Ironically it would take decent recruiters to hire good recruiters. You might get some tips from the headhunters who hire for marketing firms like Proctor & Gamble.
I think that the use of recruiters is becoming less common provided that they are expensive, not reliable and nowadays most of people change their experience on social netwok websites where it is easier to get professional opportunities
I think there are good and bad recruiters, just like there are good and bad doctors, chiropractors, and lawyers. A good recruiter with experience in the field for high end positions is worth every penny. Note good recruiters will guarantee their placement for over a year or more and can demonstrate a comprehensive vetting process that included assessments, background checks, and comprehensive analysis of the company and executives they are placing the individual into.
I have worked with several recruiters and if you are a company that can win or lose based on your next hire, do your research and find a good one. Sometimes you get what you pay for.
As a performance specialist I have helped many recruiters do a better job of understanding who will be a good match and provide insightful interview questions that expose their strengths and potential limits. Most of the company's I have worked with will continue to use my services for their lower end placements, as it is more cost effective then using a recruiter for everything, but they are getting better results than just attempting to sort through their potential candidates by themselves.
Many of the companies elected to have me train someone in their company on how to use the assessments themselves and no longer need my services, but just use the assessments themselves, to determine the level of passion, presence and processing ability.
There are many levels to placement so the real question is how much time will it take without a recruiter, how much is that time worth? How many lost opportunities are going by as you attempt to fill a position and how much do they cost. Better yet, how much did the last bad hire cost you?
You know, Ive seen recruiters make terrible mistakes. Most are hiring with data and no brains or heart.
I'm not trying to be romantic here but if you want to fill a key position, conduct the process yourself, forget about all the insights crap and find the potential in people with your guts. (If you are interviewing that persons, obviously fills the basic selection requirements)
With the number of recent downsizings, there is a lot of talent in the market and a lot of avenues through which to source talent (like posting openings with Professional Associations, contacting outsourcing service providers (like Knightsbridge, Right Mgmt, etc) & postings on sites like LinkedIn, etc). If you are, however, looking for a very specific skill-set that you know is extremely hard to source and/or a key executive, a recruiter/ headhunter may be worth the investment. As you are in growth mode, you may want to make an investment in building your brand and highlighting on your website why a talented individual would want to work for you - like the challenge, the excitment of being on the leading edge of the growth, etc.
Recruiting is expensive: full stop.
The number of unemployed is over 8 Million (despite Government figures) is the real figure, and if you look at the Job Boards, whether on-line or with agencies on the High Street, you will see that the average application rate is at best 20 per job advertise, at worst over 200. Look at sites such as REED and Government "Total Jobs" are often recycled, i.e. the same job re-published on a different date.

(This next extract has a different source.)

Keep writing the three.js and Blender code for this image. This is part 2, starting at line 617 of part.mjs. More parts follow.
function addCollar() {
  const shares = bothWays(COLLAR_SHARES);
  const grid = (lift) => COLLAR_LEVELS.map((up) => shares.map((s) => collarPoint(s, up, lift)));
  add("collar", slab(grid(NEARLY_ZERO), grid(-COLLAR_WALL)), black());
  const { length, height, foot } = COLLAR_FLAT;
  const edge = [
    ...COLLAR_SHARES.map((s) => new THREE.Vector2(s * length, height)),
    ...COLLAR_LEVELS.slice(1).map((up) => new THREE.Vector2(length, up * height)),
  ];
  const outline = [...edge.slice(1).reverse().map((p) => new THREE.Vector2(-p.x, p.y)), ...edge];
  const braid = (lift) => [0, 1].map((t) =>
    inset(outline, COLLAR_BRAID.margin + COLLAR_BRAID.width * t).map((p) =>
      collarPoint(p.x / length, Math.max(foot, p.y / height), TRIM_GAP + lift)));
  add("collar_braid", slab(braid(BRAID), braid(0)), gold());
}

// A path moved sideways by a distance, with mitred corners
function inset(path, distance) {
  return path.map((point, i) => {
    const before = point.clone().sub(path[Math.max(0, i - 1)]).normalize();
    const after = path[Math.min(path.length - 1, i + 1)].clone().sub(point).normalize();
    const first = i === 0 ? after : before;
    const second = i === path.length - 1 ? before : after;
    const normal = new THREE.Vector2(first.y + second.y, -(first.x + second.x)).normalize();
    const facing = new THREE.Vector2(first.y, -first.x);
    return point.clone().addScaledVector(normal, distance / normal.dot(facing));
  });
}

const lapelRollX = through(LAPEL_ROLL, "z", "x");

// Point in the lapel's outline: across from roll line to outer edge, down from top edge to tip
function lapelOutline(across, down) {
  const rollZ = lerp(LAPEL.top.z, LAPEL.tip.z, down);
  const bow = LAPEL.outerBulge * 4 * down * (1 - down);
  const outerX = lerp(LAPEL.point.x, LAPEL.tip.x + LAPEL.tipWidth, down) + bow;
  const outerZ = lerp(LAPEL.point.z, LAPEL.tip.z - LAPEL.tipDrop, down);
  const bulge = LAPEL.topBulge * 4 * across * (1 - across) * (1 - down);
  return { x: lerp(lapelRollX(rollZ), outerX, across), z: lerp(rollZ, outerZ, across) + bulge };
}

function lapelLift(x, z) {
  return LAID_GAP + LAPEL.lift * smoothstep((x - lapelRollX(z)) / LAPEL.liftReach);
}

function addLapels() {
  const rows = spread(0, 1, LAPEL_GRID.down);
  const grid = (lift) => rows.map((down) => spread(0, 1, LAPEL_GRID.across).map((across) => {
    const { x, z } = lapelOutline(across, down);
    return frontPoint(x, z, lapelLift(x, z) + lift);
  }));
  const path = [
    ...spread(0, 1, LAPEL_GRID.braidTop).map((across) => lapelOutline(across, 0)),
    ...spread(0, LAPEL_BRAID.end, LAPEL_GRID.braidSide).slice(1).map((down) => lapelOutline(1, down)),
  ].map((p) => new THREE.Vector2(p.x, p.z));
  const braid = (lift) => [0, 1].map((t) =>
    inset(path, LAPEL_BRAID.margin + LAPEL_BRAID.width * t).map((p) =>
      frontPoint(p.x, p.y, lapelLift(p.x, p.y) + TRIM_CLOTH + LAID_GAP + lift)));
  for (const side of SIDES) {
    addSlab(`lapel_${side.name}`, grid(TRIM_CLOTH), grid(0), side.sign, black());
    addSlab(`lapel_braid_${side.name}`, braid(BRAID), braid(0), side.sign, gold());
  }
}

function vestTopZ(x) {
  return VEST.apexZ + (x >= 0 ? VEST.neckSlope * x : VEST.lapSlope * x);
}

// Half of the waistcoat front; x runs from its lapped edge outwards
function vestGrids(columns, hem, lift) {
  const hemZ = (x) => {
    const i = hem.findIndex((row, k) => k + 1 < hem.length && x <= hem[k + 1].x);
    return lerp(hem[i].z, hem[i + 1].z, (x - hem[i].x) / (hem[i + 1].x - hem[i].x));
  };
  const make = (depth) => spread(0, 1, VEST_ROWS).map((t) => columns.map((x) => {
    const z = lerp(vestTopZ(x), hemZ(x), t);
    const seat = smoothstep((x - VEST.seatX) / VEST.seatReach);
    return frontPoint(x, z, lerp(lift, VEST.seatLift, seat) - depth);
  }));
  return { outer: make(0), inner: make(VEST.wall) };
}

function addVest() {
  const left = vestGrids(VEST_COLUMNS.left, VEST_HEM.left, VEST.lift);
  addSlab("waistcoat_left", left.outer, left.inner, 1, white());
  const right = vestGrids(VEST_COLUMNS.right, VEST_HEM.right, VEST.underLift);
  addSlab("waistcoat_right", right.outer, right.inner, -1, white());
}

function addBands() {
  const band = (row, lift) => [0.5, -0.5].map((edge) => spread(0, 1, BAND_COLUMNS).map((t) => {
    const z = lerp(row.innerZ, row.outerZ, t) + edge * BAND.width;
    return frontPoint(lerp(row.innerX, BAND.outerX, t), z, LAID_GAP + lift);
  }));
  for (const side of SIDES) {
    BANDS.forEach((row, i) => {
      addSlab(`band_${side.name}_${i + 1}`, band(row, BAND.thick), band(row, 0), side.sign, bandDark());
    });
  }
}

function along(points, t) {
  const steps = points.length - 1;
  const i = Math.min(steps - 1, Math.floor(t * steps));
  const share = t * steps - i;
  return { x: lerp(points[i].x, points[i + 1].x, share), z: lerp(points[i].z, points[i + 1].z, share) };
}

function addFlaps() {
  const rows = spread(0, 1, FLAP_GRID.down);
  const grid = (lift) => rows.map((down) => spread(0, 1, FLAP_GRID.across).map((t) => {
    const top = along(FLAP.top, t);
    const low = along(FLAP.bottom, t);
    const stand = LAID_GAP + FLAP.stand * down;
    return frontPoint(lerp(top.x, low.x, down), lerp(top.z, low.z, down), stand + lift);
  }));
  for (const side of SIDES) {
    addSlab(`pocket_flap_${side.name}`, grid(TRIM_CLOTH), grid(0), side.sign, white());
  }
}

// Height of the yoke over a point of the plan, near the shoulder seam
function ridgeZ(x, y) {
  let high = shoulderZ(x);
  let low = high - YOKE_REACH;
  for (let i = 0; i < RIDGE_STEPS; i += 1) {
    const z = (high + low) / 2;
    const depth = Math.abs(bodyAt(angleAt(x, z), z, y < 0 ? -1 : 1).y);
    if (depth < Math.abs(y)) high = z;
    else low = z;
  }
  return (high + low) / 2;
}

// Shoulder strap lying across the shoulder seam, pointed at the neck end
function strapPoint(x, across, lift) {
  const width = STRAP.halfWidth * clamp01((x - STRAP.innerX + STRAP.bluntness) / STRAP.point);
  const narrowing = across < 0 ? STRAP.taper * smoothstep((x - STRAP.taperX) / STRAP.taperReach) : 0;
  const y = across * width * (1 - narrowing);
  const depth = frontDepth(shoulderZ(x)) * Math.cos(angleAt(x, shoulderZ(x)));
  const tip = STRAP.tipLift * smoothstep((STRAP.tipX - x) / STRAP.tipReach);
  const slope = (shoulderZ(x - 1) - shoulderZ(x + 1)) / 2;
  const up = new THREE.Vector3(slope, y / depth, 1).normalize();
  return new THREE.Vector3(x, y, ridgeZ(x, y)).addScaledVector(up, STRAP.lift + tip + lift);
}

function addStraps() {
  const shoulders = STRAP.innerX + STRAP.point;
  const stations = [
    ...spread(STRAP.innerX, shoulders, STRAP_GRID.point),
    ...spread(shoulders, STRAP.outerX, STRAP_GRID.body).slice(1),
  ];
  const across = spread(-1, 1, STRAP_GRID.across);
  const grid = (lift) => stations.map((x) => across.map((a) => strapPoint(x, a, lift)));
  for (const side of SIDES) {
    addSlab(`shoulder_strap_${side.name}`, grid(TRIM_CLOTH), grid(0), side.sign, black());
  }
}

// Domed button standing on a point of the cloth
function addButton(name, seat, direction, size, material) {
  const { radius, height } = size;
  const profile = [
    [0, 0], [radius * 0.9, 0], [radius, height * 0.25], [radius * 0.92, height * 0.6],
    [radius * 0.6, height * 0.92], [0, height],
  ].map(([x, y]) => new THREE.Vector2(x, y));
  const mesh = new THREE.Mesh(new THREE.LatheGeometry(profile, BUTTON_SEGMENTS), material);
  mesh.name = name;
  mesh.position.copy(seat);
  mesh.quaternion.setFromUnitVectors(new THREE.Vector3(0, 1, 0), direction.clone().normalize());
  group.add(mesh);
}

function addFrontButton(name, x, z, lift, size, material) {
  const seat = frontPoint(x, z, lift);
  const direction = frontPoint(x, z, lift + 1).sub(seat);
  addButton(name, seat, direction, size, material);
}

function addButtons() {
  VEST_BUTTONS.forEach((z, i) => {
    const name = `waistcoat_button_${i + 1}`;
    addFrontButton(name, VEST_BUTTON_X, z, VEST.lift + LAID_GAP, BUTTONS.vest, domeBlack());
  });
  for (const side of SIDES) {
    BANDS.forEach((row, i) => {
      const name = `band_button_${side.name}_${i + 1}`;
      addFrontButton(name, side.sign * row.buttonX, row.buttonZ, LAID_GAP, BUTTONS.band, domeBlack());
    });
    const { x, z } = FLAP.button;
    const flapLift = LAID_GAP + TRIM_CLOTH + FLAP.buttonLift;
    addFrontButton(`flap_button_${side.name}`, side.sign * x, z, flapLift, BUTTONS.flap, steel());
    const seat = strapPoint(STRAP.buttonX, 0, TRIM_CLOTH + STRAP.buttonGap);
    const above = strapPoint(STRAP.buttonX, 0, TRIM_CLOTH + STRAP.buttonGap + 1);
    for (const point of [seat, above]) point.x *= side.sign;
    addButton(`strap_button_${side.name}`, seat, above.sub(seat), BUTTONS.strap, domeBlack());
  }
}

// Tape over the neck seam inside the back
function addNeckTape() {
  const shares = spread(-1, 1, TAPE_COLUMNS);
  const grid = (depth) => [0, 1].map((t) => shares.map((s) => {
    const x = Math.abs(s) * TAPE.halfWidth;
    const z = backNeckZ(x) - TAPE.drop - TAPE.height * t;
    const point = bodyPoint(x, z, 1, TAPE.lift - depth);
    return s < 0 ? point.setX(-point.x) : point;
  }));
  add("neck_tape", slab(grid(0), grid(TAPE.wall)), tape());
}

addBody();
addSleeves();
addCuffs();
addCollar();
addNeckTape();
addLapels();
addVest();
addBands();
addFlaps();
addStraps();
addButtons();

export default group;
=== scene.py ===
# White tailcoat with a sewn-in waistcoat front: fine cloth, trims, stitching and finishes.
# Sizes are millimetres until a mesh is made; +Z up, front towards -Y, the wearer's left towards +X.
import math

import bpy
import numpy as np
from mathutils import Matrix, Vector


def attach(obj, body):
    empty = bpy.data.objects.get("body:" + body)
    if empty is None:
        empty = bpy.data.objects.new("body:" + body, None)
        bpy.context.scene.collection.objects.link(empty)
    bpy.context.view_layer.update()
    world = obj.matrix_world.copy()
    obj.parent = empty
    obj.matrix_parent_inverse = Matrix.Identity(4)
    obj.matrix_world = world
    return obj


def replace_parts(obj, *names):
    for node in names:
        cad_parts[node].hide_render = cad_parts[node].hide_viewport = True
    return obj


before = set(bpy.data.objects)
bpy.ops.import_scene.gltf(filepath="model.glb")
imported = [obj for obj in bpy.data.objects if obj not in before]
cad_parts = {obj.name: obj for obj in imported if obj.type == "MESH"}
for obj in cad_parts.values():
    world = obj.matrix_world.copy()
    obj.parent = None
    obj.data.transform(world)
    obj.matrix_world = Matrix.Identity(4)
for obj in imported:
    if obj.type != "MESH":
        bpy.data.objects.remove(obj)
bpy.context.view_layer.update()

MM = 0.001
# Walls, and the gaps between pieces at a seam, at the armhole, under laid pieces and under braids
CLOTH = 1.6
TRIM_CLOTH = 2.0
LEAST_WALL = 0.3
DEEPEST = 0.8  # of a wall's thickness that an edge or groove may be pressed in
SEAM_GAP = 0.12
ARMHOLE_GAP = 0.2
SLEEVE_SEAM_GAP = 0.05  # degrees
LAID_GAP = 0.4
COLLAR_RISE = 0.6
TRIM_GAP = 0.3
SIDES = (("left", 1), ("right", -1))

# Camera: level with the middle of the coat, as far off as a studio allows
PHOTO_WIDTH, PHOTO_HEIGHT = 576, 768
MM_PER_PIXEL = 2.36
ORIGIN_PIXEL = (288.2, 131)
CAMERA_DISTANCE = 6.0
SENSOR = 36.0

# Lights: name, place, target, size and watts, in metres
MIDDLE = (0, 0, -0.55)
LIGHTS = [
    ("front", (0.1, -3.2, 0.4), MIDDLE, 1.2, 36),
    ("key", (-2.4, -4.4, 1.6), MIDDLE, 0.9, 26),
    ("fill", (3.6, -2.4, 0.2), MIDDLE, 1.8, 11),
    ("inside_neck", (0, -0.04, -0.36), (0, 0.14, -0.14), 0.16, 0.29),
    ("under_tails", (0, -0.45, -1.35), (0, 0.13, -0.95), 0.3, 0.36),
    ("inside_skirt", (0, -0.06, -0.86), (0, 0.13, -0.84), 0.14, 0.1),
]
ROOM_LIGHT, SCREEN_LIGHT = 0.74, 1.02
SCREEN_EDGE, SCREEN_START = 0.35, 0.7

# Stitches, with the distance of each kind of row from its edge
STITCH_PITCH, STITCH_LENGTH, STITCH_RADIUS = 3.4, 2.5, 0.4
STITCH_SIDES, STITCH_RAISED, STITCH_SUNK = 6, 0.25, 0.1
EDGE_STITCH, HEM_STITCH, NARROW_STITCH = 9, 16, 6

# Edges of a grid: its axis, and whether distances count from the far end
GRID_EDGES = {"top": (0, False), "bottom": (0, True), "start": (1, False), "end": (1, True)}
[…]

So actually the number of jobs which exist are far lower than the Government (of whichever colour) will admit.
Since 1979, there have been more "methods" of calculation and what constitutes as unemployment for statistical ( for Government) purposes have changed, unsurprisingly reducing the unemployed figure shown to the general public. Regrettably, there are stll a number of fools out there who read the tabloid, and semi-tabloid press beleive those "official" figrures.

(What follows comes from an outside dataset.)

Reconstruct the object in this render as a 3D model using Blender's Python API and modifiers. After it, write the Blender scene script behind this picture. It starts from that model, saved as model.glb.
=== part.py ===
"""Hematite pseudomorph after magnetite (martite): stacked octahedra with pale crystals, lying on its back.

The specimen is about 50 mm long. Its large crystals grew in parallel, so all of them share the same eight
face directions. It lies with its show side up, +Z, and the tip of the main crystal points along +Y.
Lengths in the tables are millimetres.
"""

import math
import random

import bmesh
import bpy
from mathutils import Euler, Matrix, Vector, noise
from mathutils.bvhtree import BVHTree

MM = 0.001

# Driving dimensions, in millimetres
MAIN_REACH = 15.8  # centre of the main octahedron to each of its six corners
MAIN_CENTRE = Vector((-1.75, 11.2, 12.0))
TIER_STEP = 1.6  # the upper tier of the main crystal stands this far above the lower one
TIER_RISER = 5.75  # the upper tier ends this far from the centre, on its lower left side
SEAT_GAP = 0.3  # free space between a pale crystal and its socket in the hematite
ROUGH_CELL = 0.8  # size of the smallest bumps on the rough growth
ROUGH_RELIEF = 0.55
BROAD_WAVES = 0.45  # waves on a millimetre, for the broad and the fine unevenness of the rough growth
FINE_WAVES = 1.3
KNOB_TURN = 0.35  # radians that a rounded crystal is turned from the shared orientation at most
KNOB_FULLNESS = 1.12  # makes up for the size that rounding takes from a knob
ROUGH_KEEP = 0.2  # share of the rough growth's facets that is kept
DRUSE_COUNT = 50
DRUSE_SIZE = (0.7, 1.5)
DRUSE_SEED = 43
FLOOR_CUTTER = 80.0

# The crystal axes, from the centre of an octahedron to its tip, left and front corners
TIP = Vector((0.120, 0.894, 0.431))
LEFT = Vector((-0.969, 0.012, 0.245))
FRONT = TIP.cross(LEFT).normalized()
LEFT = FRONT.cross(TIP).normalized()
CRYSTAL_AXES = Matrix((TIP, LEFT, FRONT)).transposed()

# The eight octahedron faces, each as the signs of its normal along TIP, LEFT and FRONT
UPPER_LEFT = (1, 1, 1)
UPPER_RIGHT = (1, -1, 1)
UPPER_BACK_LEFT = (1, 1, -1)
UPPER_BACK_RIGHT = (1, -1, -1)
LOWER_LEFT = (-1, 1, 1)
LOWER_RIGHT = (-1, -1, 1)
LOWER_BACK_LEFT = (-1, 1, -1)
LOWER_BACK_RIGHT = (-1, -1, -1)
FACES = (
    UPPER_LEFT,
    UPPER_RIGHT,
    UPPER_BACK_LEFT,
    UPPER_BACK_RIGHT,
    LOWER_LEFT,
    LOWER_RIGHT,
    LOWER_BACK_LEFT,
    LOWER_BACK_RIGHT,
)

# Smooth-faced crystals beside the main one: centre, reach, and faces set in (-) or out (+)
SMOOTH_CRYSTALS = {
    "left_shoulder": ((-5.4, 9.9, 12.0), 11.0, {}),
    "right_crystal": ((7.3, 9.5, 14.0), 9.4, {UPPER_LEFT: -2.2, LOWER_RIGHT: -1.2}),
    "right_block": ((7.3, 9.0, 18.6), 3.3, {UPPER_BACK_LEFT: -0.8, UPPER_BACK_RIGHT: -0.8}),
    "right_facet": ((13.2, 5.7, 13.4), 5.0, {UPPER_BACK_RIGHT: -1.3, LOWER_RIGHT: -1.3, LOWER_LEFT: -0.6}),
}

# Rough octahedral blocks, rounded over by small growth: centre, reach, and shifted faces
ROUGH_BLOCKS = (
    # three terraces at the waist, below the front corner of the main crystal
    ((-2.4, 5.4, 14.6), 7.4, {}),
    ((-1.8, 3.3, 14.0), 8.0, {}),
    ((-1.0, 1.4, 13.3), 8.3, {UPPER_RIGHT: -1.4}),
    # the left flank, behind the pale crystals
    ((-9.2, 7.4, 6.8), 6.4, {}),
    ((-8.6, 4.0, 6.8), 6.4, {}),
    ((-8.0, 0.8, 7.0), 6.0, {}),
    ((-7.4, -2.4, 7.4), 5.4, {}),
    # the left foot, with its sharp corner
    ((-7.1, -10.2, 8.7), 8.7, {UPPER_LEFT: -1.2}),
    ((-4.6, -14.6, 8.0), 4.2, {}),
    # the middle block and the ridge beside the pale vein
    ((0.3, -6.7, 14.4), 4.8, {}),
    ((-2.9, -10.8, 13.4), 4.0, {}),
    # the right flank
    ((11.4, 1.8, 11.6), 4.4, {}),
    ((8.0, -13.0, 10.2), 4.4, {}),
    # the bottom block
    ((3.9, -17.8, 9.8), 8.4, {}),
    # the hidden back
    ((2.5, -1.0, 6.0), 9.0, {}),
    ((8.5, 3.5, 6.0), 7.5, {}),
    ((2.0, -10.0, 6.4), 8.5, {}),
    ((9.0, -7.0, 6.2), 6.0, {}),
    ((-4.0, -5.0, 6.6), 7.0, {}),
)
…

For a company with a recruitment requirement department have to go through that volume of applicants is going to be very costly in terms of man time within your company. In the mediate term, the amount of time absorbed by a senior member of staff of the recruitment to sift through and interview is going to be costly. However the cost of using an agency may be expesive, but in terms off-set against time involved with a more senior member of staff to interview, the cost of engaging an agency can be easily stripped out against the cost of management sifting through CVs.

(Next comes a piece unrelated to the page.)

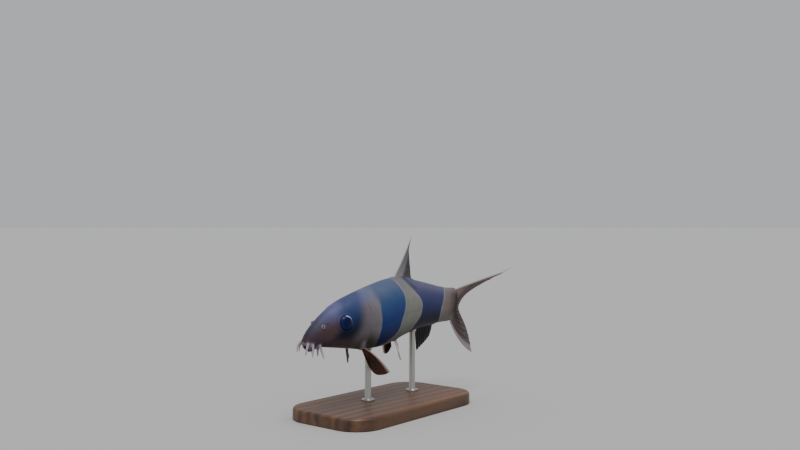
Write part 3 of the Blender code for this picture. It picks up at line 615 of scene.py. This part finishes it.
def oiled_walnut():
    """Planed walnut rubbed with oil: brown heartwood, growth lines along the board and fine dark pores."""
    made, node, finish = new_material("oiled walnut")
    at = node("TexCoord", out="Object")
    grain = node("Mapping", {"Vector": at, "Scale": (1.0, 9.0, 9.0), "Rotation": (0, 0, 0.05)})
    # Growth lines 6 mm apart, in patches 8 mm wide and 70 mm long
    patch = node("TexNoise", {"Vector": grain, "Scale": 14.0, "Detail": 4.0, "Roughness": 0.5})
    lines = {"Vector": grain, "Scale": 5.5, "Distortion": 5.0, "Detail": 3.0, "Detail Scale": 1.5}
    lines = node("TexWave", lines, out="Fac", bands_direction="Y")
    tint = node("ValToRGB", {0: lines}, stops=((0.0, "#3a2418"), (0.45, "#563724"), (1.0, "#6d4a31")))
    slow = node("ValToRGB", {0: patch}, stops=((0.3, "#2e1c13"), (0.7, "#79553a")))
    # Pores 0.3 mm wide and 4 mm long
    long = node("Mapping", {"Vector": at, "Scale": (240.0, 3000.0, 3000.0)})
    pores = node("TexNoise", {"Vector": long, "Scale": 1.0, "Detail": 1.0})
    pore = node("MapRange", {0: pores, 1: 0.62, 2: 0.7, 4: 0.6}, **EASED)
    for share, over in ((0.45, slow), (pore, "#1c100a")):
        tint = node("Mix", {0: share, 6: tint, 7: over}, **COLOURS)
    finish({
        "Base Color": tint, "Roughness": node("MapRange", {0: patch, 1: 0.3, 2: 0.7, 3: 0.42, 4: 0.54}),
        "IOR": 1.48, "Coat Weight": 0.12, "Coat Roughness": 0.3,
        "Normal": node("Bump", {"Height": pore, "Distance": 0.05 * MM, "Strength": 1.0}, invert=True),
    })
    return made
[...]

Ultimately it will always be a line manager/director who will make the final interviews and make the decision to engage. Equally time management and cost will always come to the fore.
The bottom line is that whether recruiting through an Agency or direct to an Employer there is a heavy over-head. In the long run it is cheaper to use an agency since it is a case of that they only get paid on the engagement of the (new) employee not the number of potential employees, so cheap by comparison.